Everything from the line containing "record = json.load(file)" to the line containing "obj.parent = rigid_bodies[body]", both lines included, must be copied exactly; nothing else should be.

Given material —

——

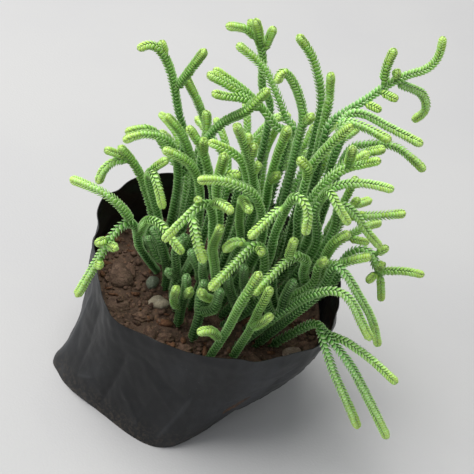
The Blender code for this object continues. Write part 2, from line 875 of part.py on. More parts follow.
def build_soil(parts, sockets):
    """The bag's filling, with an uneven top and a socket or dent for each piece set in it."""
    depth = BAG_WALL + SOIL_CLEARANCE
    level_edge = inset_ring(depth, np.full(BAG_SIDES, soil_level()))
    top = soil_height(level_edge[:, 0], level_edge[:, 1])
    rings = [inset_ring(depth, depth + (top - depth) * share) for share in np.linspace(0, 1, 7)]
    edge = rings[-1]
    middle = edge.mean(axis=0)
    for share in (0.8, 0.6, 0.4, 0.2):
        rings.append(on_soil(middle + (edge - middle) * share))
    mesh = mesh_from_bmesh("potting_soil", loft(rings))
    material = new_material("potting_mix", (0.060, 0.040, 0.028), 0.95)
    soil = new_object("potting_soil", mesh, parts, material)
    add_boolean(soil, "DIFFERENCE", sockets)
    return soil


def on_soil(points):
    """The points with their height set to the soil's surface."""
    placed = np.array(points)
    placed[:, 2] = soil_height(placed[:, 0], placed[:, 1])
    return placed


def stone_middle(stone):
    """The middle of a stone, lying in its dent in the soil."""
    x, y = (MOUTH_SHIFT[axis] + stone.place[axis] * MOUTH_RADIUS for axis in (0, 1))
    height = stone.size[2] * MM
    return np.array([x, y, float(soil_height(x, y)) + height * (0.5 - stone.sunk)])


def stone_mesh(name, stone, margin=0.0):
    """A lumpy rounded stone about its own middle, grown by a margin all round."""
    shape = bmesh.new()
    bmesh.ops.create_icosphere(shape, subdivisions=2, radius=1.0)
    phase = stone.turn / 10
    turn = math.radians(stone.turn)
    for vert in shape.verts:
        x, y, z = vert.co
        lump = 1 + 0.10 * math.sin(3 * x + phase) * math.cos(2.5 * y - phase) - 0.08 * z * z
        size = [half * MM / 2 * lump + margin for half in stone.size]
        flat_x, flat_y = x * size[0], y * size[1]
        vert.co.x = flat_x * math.cos(turn) - flat_y * math.sin(turn)
        vert.co.y = flat_x * math.sin(turn) + flat_y * math.cos(turn)
        vert.co.z = z * size[2]
    return mesh_from_bmesh(name, shape)


def build_stone(stone, parts, sockets):
    """A stone, and the dent that the soil leaves for it."""
    material = new_material(stone.name, stone.colour, 0.85)
    middle = stone_middle(stone)
    item = new_object(stone.name, stone_mesh(stone.name, stone), parts, material)
    item.location = middle
    dent = new_object("dent", stone_mesh("dent", stone, STONE_CLEARANCE), sockets)
    dent.location = middle
    as_helper(dent)


def tube(name, points, radii, collection):
    """A closed tube along the points, six-sided, made a mesh with its caps welded."""
    curve = bpy.data.curves.new(name, "CURVE")
    curve.dimensions = "3D"
    curve.bevel_depth = 1.0
    curve.bevel_resolution = SHOOT_SIDES_SETTING
    curve.use_fill_caps = True
    spline = curve.splines.new("POLY")
    spline.points.add(len(points) - 1)
    for point, place, radius in zip(spline.points, points, radii):
        point.co = (*place, 1.0)
        point.radius = radius
    drawn = bpy.data.objects.new(name, curve)
    collection.objects.link(drawn)
    bpy.context.view_layer.update()
    mesh = bpy.data.meshes.new_from_object(drawn.evaluated_get(bpy.context.evaluated_depsgraph_get()))
    bpy.data.objects.remove(drawn)
    shape = bmesh.new()
    shape.from_mesh(mesh)
    bpy.data.meshes.remove(mesh)
    bmesh.ops.remove_doubles(shape, verts=shape.verts, dist=1e-6)
    return new_object(name, mesh_from_bmesh(name, shape, 70.0), collection)


def bend_stations(points, end):
    """Lengths along a curve where its solid needs a point: close together where it bends."""
    steps = np.diff(points, axis=0)
    along = lengths_along(points)
    stations, turned = [0.0], 0.0
    for index in range(1, len(steps)):
        before, after = steps[index - 1], steps[index]
        size = np.linalg.norm(before) * np.linalg.norm(after)
        turned += math.acos(np.clip(before @ after / size, -1, 1))
        far = along[index] - stations[-1]
        if along[index] < end - SHOOT_WIDTH / 2 and (turned > BEND_PER_POINT or far > LONGEST_SPAN):
            stations.append(along[index])
            turned = 0.0
    return stations


def shoot_outline(points, sunk=0.0):
    """The points and radii of a shoot's solid, thinner at its foot and rounded at its tip."""
    along = lengths_along(points)
    tip = min(0.45 * SHOOT_WIDTH, along[-1] / 3)
    stations = [*bend_stations(points, along[-1] - tip), along[-1] - tip, along[-1]]
    places = [point_at(points, station) for station in stations]
    radii = [SHOOT_WIDTH / 2] * (len(stations) - 1) + [SHOOT_WIDTH / 4]
    if sunk:
        way = (places[1] - places[0]) / np.linalg.norm(places[1] - places[0])
        places.insert(0, places[0] - way * sunk)
        radii.insert(0, SHOOT_WIDTH / 2)
    return places, radii


def build_stem(number, shoots, parts, helpers, sockets, material):
    """One stem with its side shoots joined on, and the socket that the soil leaves for it."""
    name = f"stem_{number + 1:02d}"
    main, *sides = shoots
    places, radii = shoot_outline(main.points, ROOTED_DEPTH)
    stem = tube(name, places, radii, parts)
    stem.data.materials.append(material)
    for side in sides:
        piece = tube("side_shoot", *shoot_outline(side.points), helpers)
        piece.data.materials.append(material)
        add_boolean(stem, "UNION", as_helper(piece))
    foot, ground, above = places[:3]
    way = (ground - foot) / np.linalg.norm(ground - foot)
    radius = SHOOT_WIDTH / 2 + SOCKET_CLEARANCE / math.cos(math.pi / 6)
    socket = tube("socket", [foot - way * SOCKET_CLEARANCE, ground, above], [radius] * 3, sockets)
    as_helper(socket)


def main():
    """Builds every part of the potted plant."""
    clear_scene()
    parts = new_collection("potted_watch_chain_plant")
    cutters = new_collection("cutters", hidden=True)
    helpers = new_collection("joined_side_shoots", hidden=True)
    sockets = new_collection("soil_sockets", hidden=True)
    build_bag(parts, cutters)
    for stone in STONES:
        build_stone(stone, parts, sockets)
    leaf = new_material("scale_leaves", (0.20, 0.36, 0.12), 0.6)
    shoots = all_shoots()
    for number in range(len(STEMS)):
        own = [shoot for shoot in shoots if shoot.stem == number]
        build_stem(number, own, parts, helpers, sockets, leaf)
    build_soil(parts, sockets)


main()
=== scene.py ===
"""Potted watch chain plant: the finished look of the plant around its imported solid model.

World frame: metres, +Z up, the ground at z = 0 and the origin at the middle of the bag's base.
Each leafy stem, the film bag, the potting mix and the stones take the place of the plain solid
of the same piece. The shoots follow the same legs and the same spreading as those solids do.
"""

import json
import logging
import math
from dataclasses import dataclass, field
from enum import Enum
from typing import Any, NamedTuple

import bpy
import numpy as np
from mathutils import Matrix, Vector

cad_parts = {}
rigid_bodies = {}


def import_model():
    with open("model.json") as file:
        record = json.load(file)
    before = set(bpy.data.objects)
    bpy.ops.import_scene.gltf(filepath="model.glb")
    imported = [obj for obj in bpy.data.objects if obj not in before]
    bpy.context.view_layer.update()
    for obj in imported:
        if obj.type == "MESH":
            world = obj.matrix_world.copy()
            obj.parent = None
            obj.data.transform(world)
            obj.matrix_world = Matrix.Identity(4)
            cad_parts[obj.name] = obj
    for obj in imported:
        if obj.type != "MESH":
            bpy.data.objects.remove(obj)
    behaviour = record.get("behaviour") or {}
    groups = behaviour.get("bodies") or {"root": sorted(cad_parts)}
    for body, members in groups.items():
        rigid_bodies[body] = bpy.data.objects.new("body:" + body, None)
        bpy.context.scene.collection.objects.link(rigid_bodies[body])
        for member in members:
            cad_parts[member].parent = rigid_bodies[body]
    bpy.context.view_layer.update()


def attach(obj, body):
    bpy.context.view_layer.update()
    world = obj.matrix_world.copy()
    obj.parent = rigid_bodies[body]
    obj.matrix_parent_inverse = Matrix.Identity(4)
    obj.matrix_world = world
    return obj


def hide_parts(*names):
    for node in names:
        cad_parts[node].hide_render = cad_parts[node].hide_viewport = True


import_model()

LOG = logging.getLogger("potted_plant")
MM = 0.001
BODY = "root"

TINY = 1e-6


def bearing_from(bearing: Any, middle: float) -> Any:
    """How far bearings lie from a middle one, in degrees between -180 and 180."""
    return (bearing - middle + 180) % 360 - 180


def bell(away: Any, width: float) -> Any:
    """1 at the middle, falling smoothly to about a third this width away."""
    return np.exp(-((away / width) ** 2))


# --- The bag's form ---------------------------------------------------------------------------


class Bump(NamedTuple):
    """A local rise: its bearing and width in degrees, and how much it rises, in metres."""

    at: float
    width: float
    rise: float

    def rise_at(self, bearing: Any) -> Any:
        """How much it rises at each bearing."""
        return self.rise * bell(bearing_from(bearing, self.at), self.width)


class Stone(NamedTuple):
    """A pebble or clod: its place as shares of the mouth's radius, its size in mm and its turn.

    It lies sunk in the soil by a share of its height.
    """

    name: str
    place: tuple[float, float]
    size: tuple[float, float, float]
    turn: float
    sunk: float


class Side(NamedTuple):
    """A side shoot: the share of the stem's length where it leaves, and its legs."""

    at: float
    legs: tuple


class Stem(NamedTuple):
    """A rooted stem: its root as shares of the mouth's radius, its legs and its side shoots.

    Each leg is a heading in degrees from +X, a rise in degrees above level and a length in mm.
    """

    root: tuple[float, float]
    legs: tuple
    sides: tuple = ()


STONES = (
    Stone("pebble_pale", (-0.38, -0.34), (8.5, 6, 5), 20, 0.40),
    Stone("pebble_greenish", (-0.49, -0.08), (7, 5, 5.5), 75, 0.40),
    Stone("clod_large", (-0.76, -0.14), (14, 11, 7), 100, 0.45),
    Stone("clod_left", (-0.70, -0.45), (11, 9, 6), 30, 0.45),
    Stone("pebble_right", (0.79, -0.44), (9, 5, 4), 35, 0.40),
)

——

In response —
        record = json.load(file)
    before = set(bpy.data.objects)
    bpy.ops.import_scene.gltf(filepath="model.glb")
    imported = [obj for obj in bpy.data.objects if obj not in before]
    bpy.context.view_layer.update()
    for obj in imported:
        if obj.type == "MESH":
            world = obj.matrix_world.copy()
            obj.parent = None
            obj.data.transform(world)
            obj.matrix_world = Matrix.Identity(4)
            cad_parts[obj.name] = obj
    for obj in imported:
        if obj.type != "MESH":
            bpy.data.objects.remove(obj)
    behaviour = record.get("behaviour") or {}
    groups = behaviour.get("bodies") or {"root": sorted(cad_parts)}
    for body, members in groups.items():
        rigid_bodies[body] = bpy.data.objects.new("body:" + body, None)
        bpy.context.scene.collection.objects.link(rigid_bodies[body])
        for member in members:
            cad_parts[member].parent = rigid_bodies[body]
    bpy.context.view_layer.update()


def attach(obj, body):
    bpy.context.view_layer.update()
    world = obj.matrix_world.copy()
    obj.parent = rigid_bodies[body]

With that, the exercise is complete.